#### [The request]
Output every line below without omitting or altering anything.

#### [Source material]
________________________________________

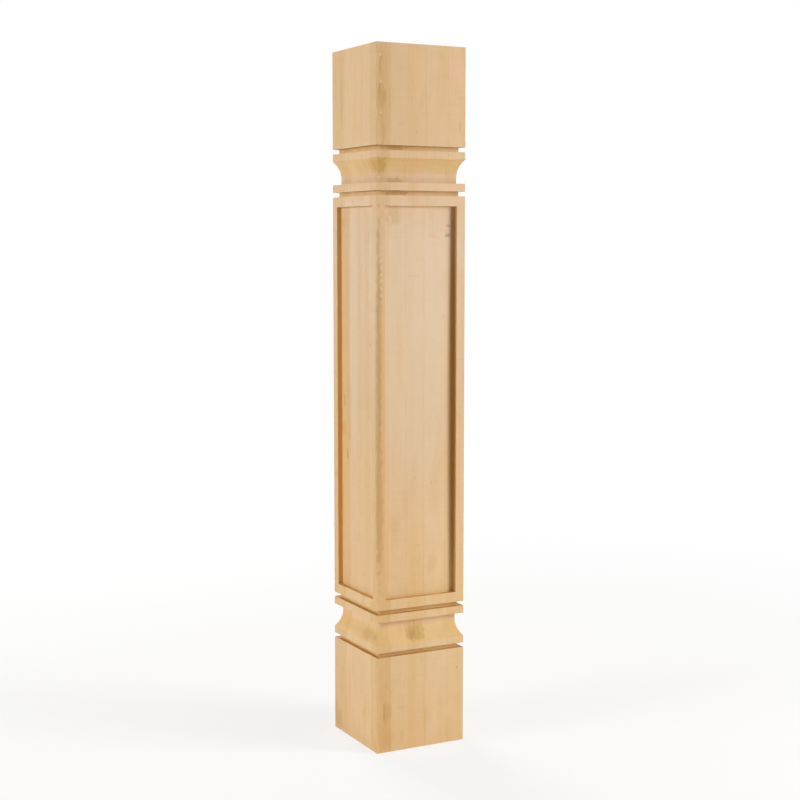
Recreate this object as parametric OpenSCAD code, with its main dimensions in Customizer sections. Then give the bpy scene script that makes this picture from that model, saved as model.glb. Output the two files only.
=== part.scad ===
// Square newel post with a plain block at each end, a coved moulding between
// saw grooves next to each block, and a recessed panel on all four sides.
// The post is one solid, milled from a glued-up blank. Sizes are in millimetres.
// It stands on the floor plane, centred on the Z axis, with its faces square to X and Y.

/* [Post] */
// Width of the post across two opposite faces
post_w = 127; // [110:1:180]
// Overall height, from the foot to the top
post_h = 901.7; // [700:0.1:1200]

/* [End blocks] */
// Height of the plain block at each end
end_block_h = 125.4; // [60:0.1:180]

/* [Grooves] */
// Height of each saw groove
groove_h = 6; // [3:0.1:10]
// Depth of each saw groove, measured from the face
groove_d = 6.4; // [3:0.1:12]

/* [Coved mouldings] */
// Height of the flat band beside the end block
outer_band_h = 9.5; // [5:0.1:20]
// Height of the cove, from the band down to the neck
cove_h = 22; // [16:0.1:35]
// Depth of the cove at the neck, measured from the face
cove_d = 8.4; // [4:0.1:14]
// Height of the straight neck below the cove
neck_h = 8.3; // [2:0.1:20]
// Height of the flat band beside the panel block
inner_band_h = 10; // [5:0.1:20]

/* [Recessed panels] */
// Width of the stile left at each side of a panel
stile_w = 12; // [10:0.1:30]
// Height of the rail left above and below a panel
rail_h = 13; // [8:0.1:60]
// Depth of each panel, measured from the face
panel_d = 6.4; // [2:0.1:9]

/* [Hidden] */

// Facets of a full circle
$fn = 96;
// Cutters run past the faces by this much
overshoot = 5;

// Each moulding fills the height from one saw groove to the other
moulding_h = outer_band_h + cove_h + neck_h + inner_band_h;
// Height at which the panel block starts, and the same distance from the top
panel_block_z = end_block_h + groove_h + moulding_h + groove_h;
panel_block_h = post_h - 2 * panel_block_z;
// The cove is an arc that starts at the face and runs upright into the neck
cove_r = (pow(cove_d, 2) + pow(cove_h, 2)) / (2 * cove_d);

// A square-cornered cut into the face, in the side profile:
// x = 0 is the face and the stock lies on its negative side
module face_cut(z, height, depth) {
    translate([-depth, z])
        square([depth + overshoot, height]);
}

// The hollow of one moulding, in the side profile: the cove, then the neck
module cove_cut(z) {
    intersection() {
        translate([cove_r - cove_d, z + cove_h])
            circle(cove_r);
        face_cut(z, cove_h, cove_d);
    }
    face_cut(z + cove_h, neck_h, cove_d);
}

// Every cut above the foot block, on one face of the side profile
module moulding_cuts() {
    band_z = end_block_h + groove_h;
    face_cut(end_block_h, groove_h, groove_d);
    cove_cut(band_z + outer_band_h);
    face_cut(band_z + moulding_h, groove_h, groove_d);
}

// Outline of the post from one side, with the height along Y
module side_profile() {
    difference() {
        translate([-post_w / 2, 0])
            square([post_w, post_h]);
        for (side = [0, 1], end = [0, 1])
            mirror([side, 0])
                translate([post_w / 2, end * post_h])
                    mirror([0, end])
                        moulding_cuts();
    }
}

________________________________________

#### [Answer]
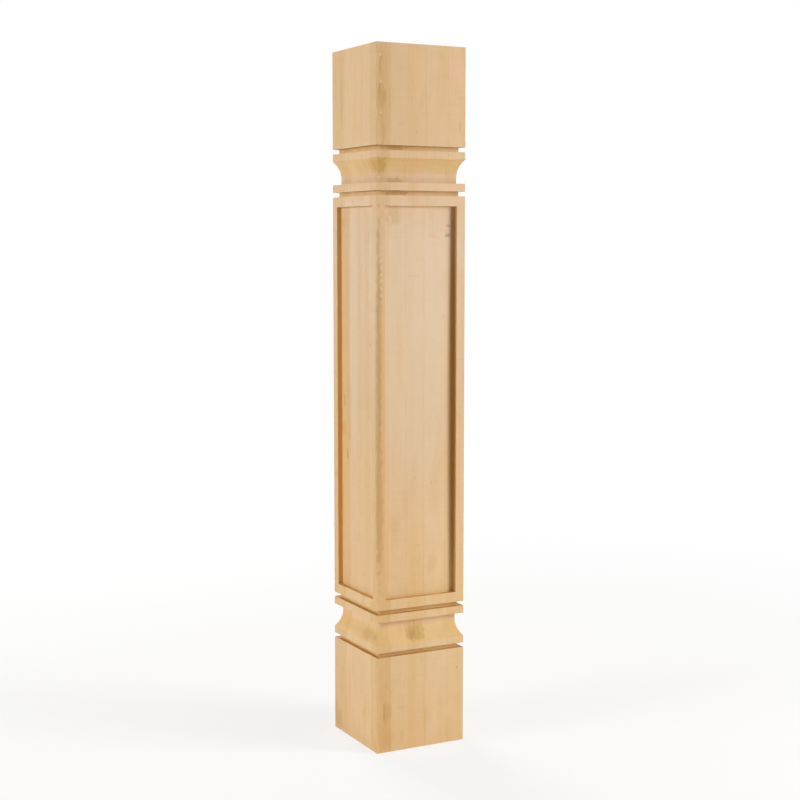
Recreate this object as parametric OpenSCAD code, with its main dimensions in Customizer sections. Then give the bpy scene script that makes this picture from that model, saved as model.glb. Output the two files only.
=== part.scad ===
// Square newel post with a plain block at each end, a coved moulding between
// saw grooves next to each block, and a recessed panel on all four sides.
// The post is one solid, milled from a glued-up blank. Sizes are in millimetres.
// It stands on the floor plane, centred on the Z axis, with its faces square to X and Y.

/* [Post] */
// Width of the post across two opposite faces
post_w = 127; // [110:1:180]
// Overall height, from the foot to the top
post_h = 901.7; // [700:0.1:1200]

/* [End blocks] */
// Height of the plain block at each end
end_block_h = 125.4; // [60:0.1:180]

/* [Grooves] */
// Height of each saw groove
groove_h = 6; // [3:0.1:10]
// Depth of each saw groove, measured from the face
groove_d = 6.4; // [3:0.1:12]

/* [Coved mouldings] */
// Height of the flat band beside the end block
outer_band_h = 9.5; // [5:0.1:20]
// Height of the cove, from the band down to the neck
cove_h = 22; // [16:0.1:35]
// Depth of the cove at the neck, measured from the face
cove_d = 8.4; // [4:0.1:14]
// Height of the straight neck below the cove
neck_h = 8.3; // [2:0.1:20]
// Height of the flat band beside the panel block
inner_band_h = 10; // [5:0.1:20]

/* [Recessed panels] */
// Width of the stile left at each side of a panel
stile_w = 12; // [10:0.1:30]
// Height of the rail left above and below a panel
rail_h = 13; // [8:0.1:60]
// Depth of each panel, measured from the face
panel_d = 6.4; // [2:0.1:9]

/* [Hidden] */

// Facets of a full circle
$fn = 96;
// Cutters run past the faces by this much
overshoot = 5;

// Each moulding fills the height from one saw groove to the other
moulding_h = outer_band_h + cove_h + neck_h + inner_band_h;
// Height at which the panel block starts, and the same distance from the top
panel_block_z = end_block_h + groove_h + moulding_h + groove_h;
panel_block_h = post_h - 2 * panel_block_z;
// The cove is an arc that starts at the face and runs upright into the neck
cove_r = (pow(cove_d, 2) + pow(cove_h, 2)) / (2 * cove_d);

// A square-cornered cut into the face, in the side profile:
// x = 0 is the face and the stock lies on its negative side
module face_cut(z, height, depth) {
    translate([-depth, z])
        square([depth + overshoot, height]);
}

// The hollow of one moulding, in the side profile: the cove, then the neck
module cove_cut(z) {
    intersection() {
        translate([cove_r - cove_d, z + cove_h])
            circle(cove_r);
        face_cut(z, cove_h, cove_d);
    }
    face_cut(z + cove_h, neck_h, cove_d);
}

// Every cut above the foot block, on one face of the side profile
module moulding_cuts() {
    band_z = end_block_h + groove_h;
    face_cut(end_block_h, groove_h, groove_d);
    cove_cut(band_z + outer_band_h);
    face_cut(band_z + moulding_h, groove_h, groove_d);
}

// Outline of the post from one side, with the height along Y
module side_profile() {
    difference() {
        translate([-post_w / 2, 0])
            square([post_w, post_h]);
        for (side = [0, 1], end = [0, 1])
            mirror([side, 0])
                translate([post_w / 2, end * post_h])
                    mirror([0, end])
                        moulding_cuts();
    }
}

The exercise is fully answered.